Seule véritable nouveauté : le harcèlement sexuel dans les lieux publics est désormais puni par la loi. « Le problème, explique Stéphanie Willman Bordat, c’est que les lois criminalisent beaucoup de choses, mais elles ne disent rien s’agissant de la façon dont l’enquête doit être menée, ce qui constitue des preuves, comment les poursuites doivent être menées. C’est laissé à la libre appréciation des juges, de la police, etc. Or sans disposition de procédures adéquates, on n’arrive jamais jusqu’au procès. Les femmes le savent bien. »
Respect du consentement
La responsable associative cite l’exemple de la loi tunisienne adoptée en 2017 qui fixe, elle, en détail ce que la police, les juges et les procureurs doivent faire, ainsi que les sanctions auxquelles ils s’exposent en cas de non-respect des procédures. « Au Maroc, la loi n’établit ni les droits des victimes, ni les obligations de l’Etat », regrette-t-elle.
Aux lacunes de la législation s’ajoutent la corruption, l’éloignement des zones rurales, l’analphabétisme, le manque de confiance dans les institutions publiques, la pression de la société, mais aussi l’absence de mesures et de services de protection pour les femmes qui osent dénoncer. Le 29 septembre, une jeune femme de 20 ans a été poignardée à mort à Meknès par l’un de ses camarades de fac qu’elle refusait d’épouser. La victime et ses proches avaient pourtant tenté de faire cesser ce harcèlement.
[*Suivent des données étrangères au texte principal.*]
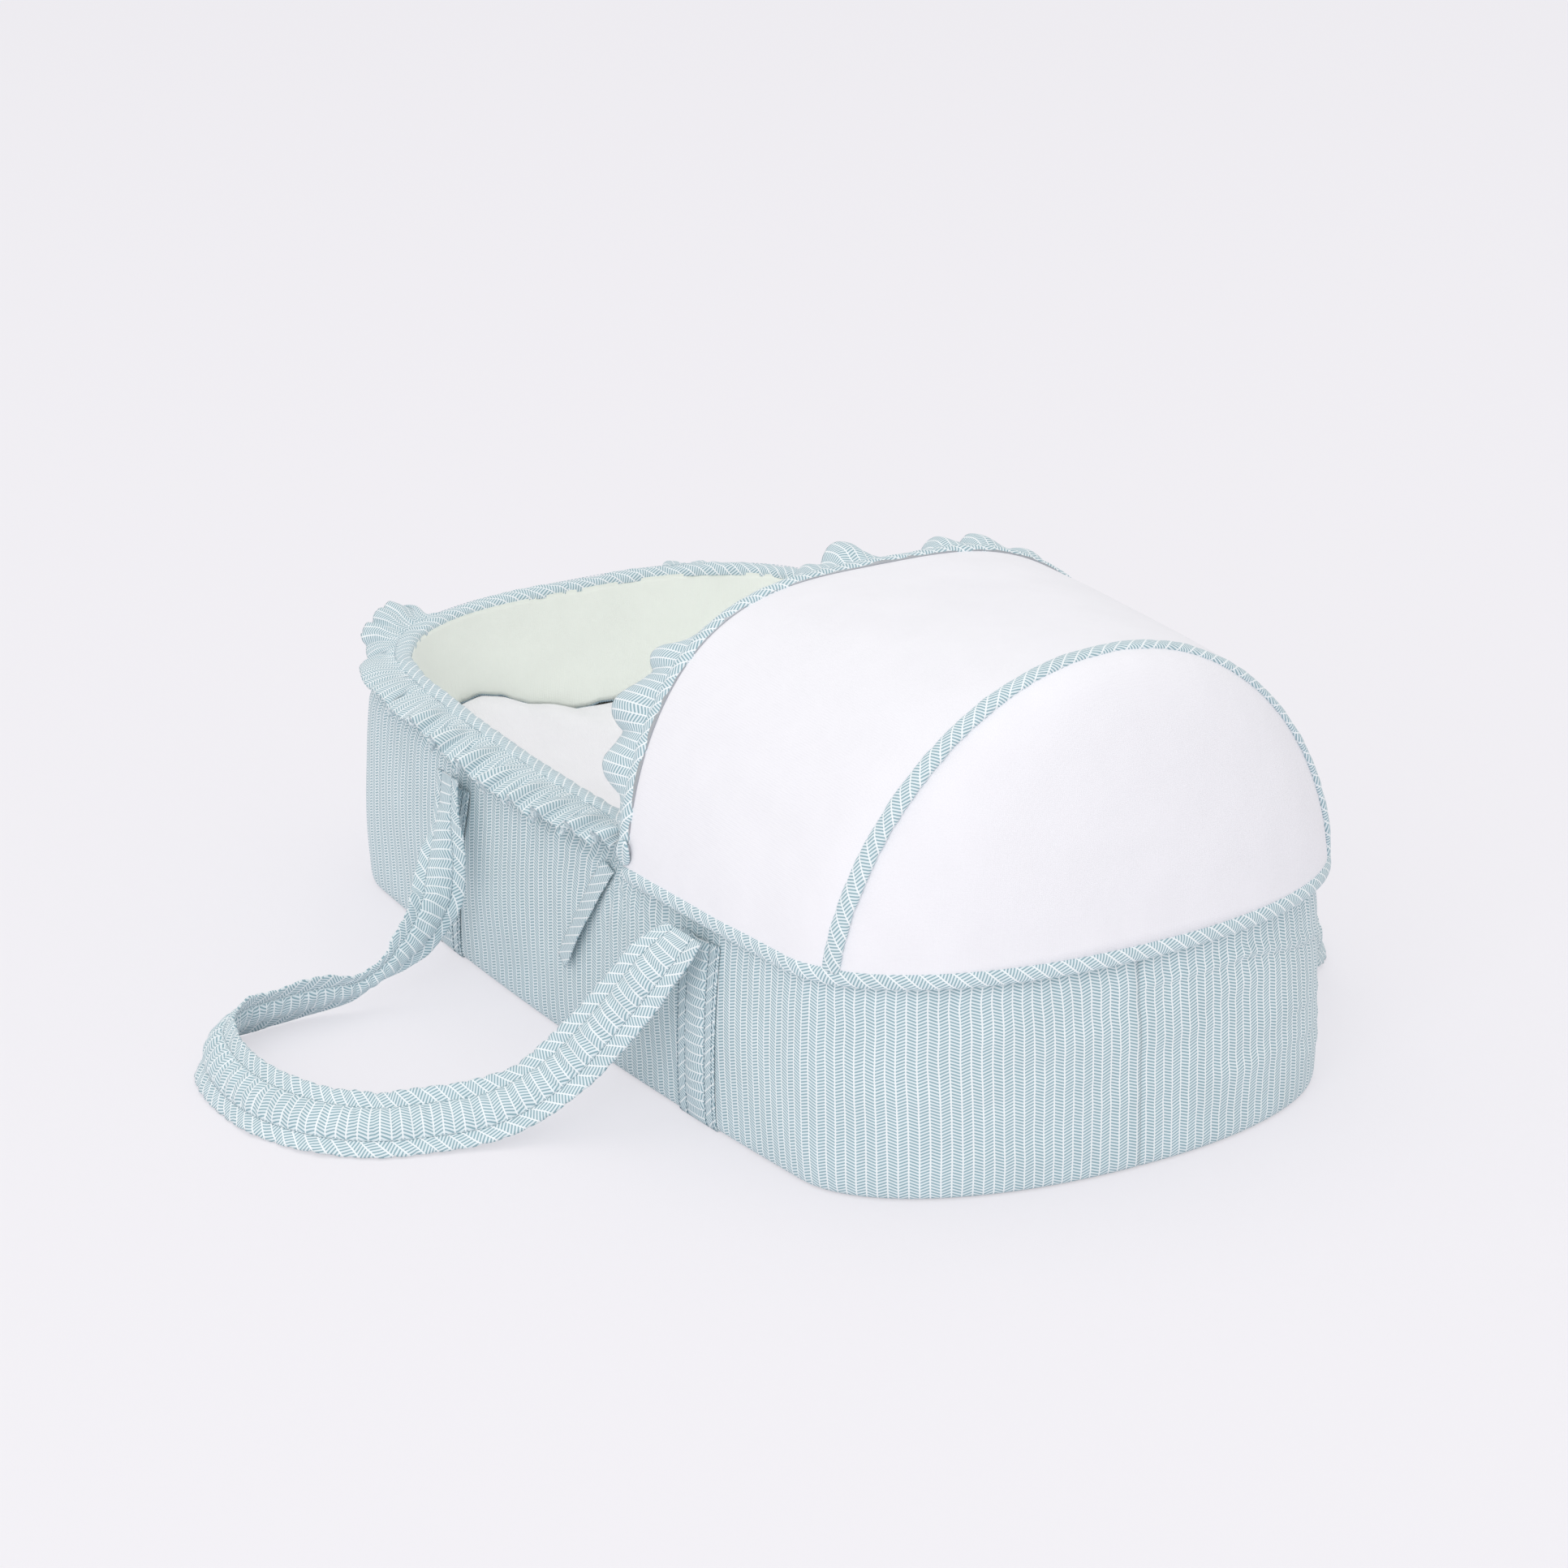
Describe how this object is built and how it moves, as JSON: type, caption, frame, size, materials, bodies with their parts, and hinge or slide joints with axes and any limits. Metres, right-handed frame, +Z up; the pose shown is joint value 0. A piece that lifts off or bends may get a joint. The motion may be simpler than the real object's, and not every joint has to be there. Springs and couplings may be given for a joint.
{
  "type": "carrycot",
  "caption": "Soft padded carrycot: oval basket with a frilled rim, a half-round folding hood on wire bows, a sheeted mattress and floppy carrying loops.",
  "frame": {"origin": "centre of the basket's footprint, on the floor", "axes": "+X towards the head end with the hood, +Y towards the side away from the picture, +Z up"},
  "size_m": [0.8029, 0.7868, 0.3259],
  "materials": {
    "printed_cotton": "white cotton printed with a fine blue-grey herringbone",
    "white_cotton": "plain white cotton",
    "green_lining": "plain pale green cotton",
    "foam": null,
    "hardboard": "plain hardboard",
    "spring_wire": "drawn spring wire",
    "hinge_plastic": "moulded plastic"
  },
  "bodies": {
    "basket": {"base_cover": "printed_cotton", "near_cover": "printed_cotton", "far_cover": "printed_cotton", "rim_binding": "printed_cotton", "near_rim_frill": "printed_cotton", "foot_rim_frill": "printed_cotton", "far_rim_frill": "printed_cotton", "hood_hem": "printed_cotton", "middle_band": "printed_cotton", "foot_strap": "printed_cotton", "head_strap": "printed_cotton", "near_tie": "printed_cotton", "far_tie": "printed_cotton", "lining_hem": "printed_cotton", "hood_top_panel": "white_cotton", "hood_end_panel": "white_cotton", "inner_lining": "green_lining", "near_wall_foam": "foam", "far_wall_foam": "foam", "head_wall_foam": "foam", "foot_wall_foam": "foam", "base_board": "hardboard", "middle_bow": "spring_wire", "near_bow_hinge": "hinge_plastic", "far_bow_hinge": "hinge_plastic"},
    "hood_front": {"front_bow": "spring_wire", "front_binding": "printed_cotton", "hood_frill": "printed_cotton"},
    "near_loop": {"near_handle": "printed_cotton"},
    "far_loop": {"far_handle": "printed_cotton"},
    "mattress": {"mattress_foam": "foam", "mattress_sheet": "white_cotton"}
  },
  "joints": [
    {"name": "hood_fold", "type": "hinge", "parent": "basket", "child": "hood_front", "pos_m": [0.11329, 0, 0.1605], "axis": [0, 1, 0], "range_deg": [0, 60], "deforming": ["hood_top_panel"]},
    {"name": "near_loop_lift", "type": "hinge", "parent": "basket", "child": "near_loop", "pos_m": [0.0275, -0.2045, 0.133], "axis": [-1, 0, 0], "range_deg": [0, 110], "deforming": ["near_rim_frill"]},
    {"name": "far_loop_lift", "type": "hinge", "parent": "basket", "child": "far_loop", "pos_m": [0.0275, 0.2045, 0.133], "axis": [1, 0, 0], "range_deg": [0, 110], "deforming": ["far_rim_frill"]},
    {"name": "mattress_lift", "type": "slide", "parent": "basket", "child": "mattress", "axis": [0, 0, 1], "range_m": [0, 0.1]}
  ]
}
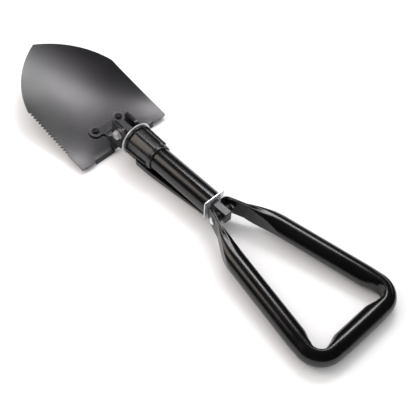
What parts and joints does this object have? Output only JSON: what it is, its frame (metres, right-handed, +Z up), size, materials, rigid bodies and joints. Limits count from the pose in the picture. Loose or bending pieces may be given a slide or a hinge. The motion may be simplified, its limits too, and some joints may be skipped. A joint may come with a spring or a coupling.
{
  "type": "folding camp shovel",
  "caption": "Tri-fold camp shovel: dished saw-edged blade, folding pick, locking collar on a tubular shaft and a folding triangular handle.",
  "frame": {"origin": "on the ground, at the middle of the footprint of the open shovel as it lies on its blade's rear edge and its grip", "axes": "+X along the shovel towards the blade's point, +Y towards the saw edge, +Z up, out of the blade's upper face"},
  "size_m": [0.5868, 0.1462, 0.0544],
  "materials": {
    "powder_coat": "satin black powder coat",
    "gloss_enamel": "gloss black enamel",
    "black_lacquer": "gloss black lacquer",
    "collar_moulding": "gloss black moulded plastic",
    "zinc_plate": "bright zinc plating",
    "grey_steel": "satin grey phosphated steel"
  },
  "bodies": {
    "core": {"inner_bar": "grey_steel", "blade_spacer_left": "black_lacquer", "blade_spacer_right": "black_lacquer", "handle_spacer_left": "black_lacquer", "handle_spacer_right": "black_lacquer"},
    "blade_unit": {"blade": "powder_coat", "blade_bracket": "powder_coat", "bracket_rivet_left": "black_lacquer", "bracket_rivet_right": "black_lacquer", "hinge_bolt": "zinc_plate", "hinge_nut": "zinc_plate", "hinge_bolt_washer": "zinc_plate", "hinge_nut_washer": "zinc_plate"},
    "pick_unit": {"pick": "gloss_enamel"},
    "washer_unit": {"thrust_washer": "zinc_plate"},
    "collar_unit": {"lock_collar": "collar_moulding"},
    "tube_unit": {"shaft_tube": "gloss_enamel", "threaded_sleeve": "zinc_plate", "end_plate": "zinc_plate"},
    "handle_unit": {"handle_frame": "gloss_enamel", "handle_rivet": "zinc_plate"}
  },
  "joints": [
    {"name": "blade_fold", "type": "hinge", "parent": "core", "child": "blade_unit", "pos_m": [0.10588, 0, 0.03279], "axis": [0, -1, 0], "range_deg": [0, 171]},
    {"name": "pick_fold", "type": "hinge", "parent": "core", "child": "pick_unit", "pos_m": [0.10588, 0, 0.03279], "axis": [0, -1, 0], "range_deg": [0, 90]},
    {"name": "handle_fold", "type": "hinge", "parent": "core", "child": "handle_unit", "pos_m": [-0.06966, 0, 0.02378], "axis": [0, 1, 0], "range_deg": [0, 180]},
    {"name": "washer_slide", "type": "slide", "parent": "core", "child": "washer_unit", "axis": [0.9987, 0, 0.0512], "range_m": [0, 0.00325]},
    {"name": "collar_turn", "type": "hinge", "parent": "washer_unit", "child": "collar_unit", "pos_m": [0.08474, 0, 0.0317], "axis": [0.9987, 0, 0.0512], "range_deg": [0, 540]},
    {"name": "tube_slide", "type": "slide", "parent": "core", "child": "tube_unit", "axis": [-0.9987, 0, -0.0512], "range_m": [0, 0.00125]}
  ],
  "couplings": [
    {"joint": "collar_turn", "follows": "washer_slide", "rad_per_m": 2899.9},
    {"joint": "tube_slide", "follows": "washer_slide", "ratio": 0.38461}
  ]
}
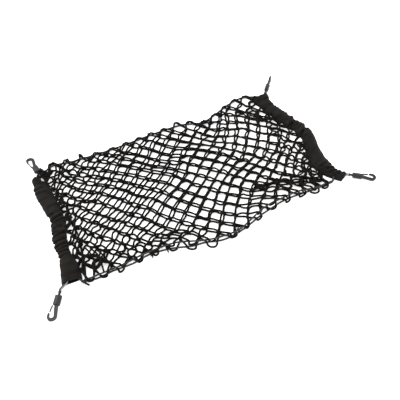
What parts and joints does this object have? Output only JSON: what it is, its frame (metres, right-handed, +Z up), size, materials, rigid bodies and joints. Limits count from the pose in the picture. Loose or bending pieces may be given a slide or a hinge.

Après ce nouveau drame, le mouvement #masaktach a lancé un hashtag #machi_b_sif (« pas sous la contrainte ») qui veut imposer le respect du consentement. « Les femmes expriment leur voix directement. C’est une nouvelle pratique, encourageante et c’est là la véritable caractéristique de #meetoo : les femmes se mobilisent elles-mêmes et non plus par la voix d’associations ou d’intermédiaires », note Stéphanie Willman Bordat.